Rebuilding public support for the war in Iraq is Bush’s top priority, and with his credibility crumbling, it looks like a mission impossible. Republican Sen. Lindsay Graham, when asked about Iraq at a recent seminar in Delaware organized by Democratic Sen. Joe Biden, told the audience that whatever high expectation of success they might have had for Iraq, they should cut it in half. Those attending the “Biden seminar” thought that was a significant admission from a Republican who serves on the Armed Services Committee. When Graham left to take the train back to Washington, Biden was asked why he doesn’t talk more about the failures in Iraq. “Same reason I didn’t talk about Vietnam,” Biden said as he recounted the exchange at a luncheon Tuesday at the Brookings Institution, a Washington think tank. “It drove liberals crazy.”

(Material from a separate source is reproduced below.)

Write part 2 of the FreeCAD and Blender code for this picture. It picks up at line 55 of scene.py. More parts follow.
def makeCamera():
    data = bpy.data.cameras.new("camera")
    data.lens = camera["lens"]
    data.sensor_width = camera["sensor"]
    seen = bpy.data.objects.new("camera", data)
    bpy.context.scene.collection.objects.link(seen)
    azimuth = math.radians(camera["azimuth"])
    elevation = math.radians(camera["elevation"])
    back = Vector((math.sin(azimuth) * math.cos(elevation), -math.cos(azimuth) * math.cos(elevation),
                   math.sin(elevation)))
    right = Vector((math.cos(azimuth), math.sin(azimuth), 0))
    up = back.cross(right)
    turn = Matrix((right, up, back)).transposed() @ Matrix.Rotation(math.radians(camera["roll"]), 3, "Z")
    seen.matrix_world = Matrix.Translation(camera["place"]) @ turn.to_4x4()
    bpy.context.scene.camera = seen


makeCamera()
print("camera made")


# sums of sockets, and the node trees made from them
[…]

Then, as now, Biden explained, most people’s minds are made up. Dwelling on defeat gives the other side propaganda points. “Ninety-five percent of the American people have formed their view [on Iraq]. Some are hoping against hope it can be pulled out [from disaster]. Others are convinced it is gone.” Given the skill with which this administration turned doubts about war against the Democrats in the last two elections, Biden says he doesn’t want to give Bush and Karl Rove an opening to say, “but for those Democrats, we could have done it.” He gets asked all the time why Democrats are afraid to just stand up and say we’ve lost in Iraq. “Because Bush lost,” says Biden. “This is Bush’s war, beginning, middle and end.”

Besides, Biden isn’t entirely certain Iraq is lost. When pressed, he says that achieving a good outcome there is the equivalent of a “three-point shot at the buzzer” from the far court. “But it’s possible.”

Biden, who was first elected to the Senate in 1972 at age 29, has served with seven presidents. Assessing Bush in response to a question, he says that one of the things that he notices about the president is “a strong sense of conviction that grows from being able to beat [his drinking problem].” This is a president whose strength is a willingness to stand alone. If only he were doing it in the service of the duty and honor he once stood for instead of a bankrupt policy.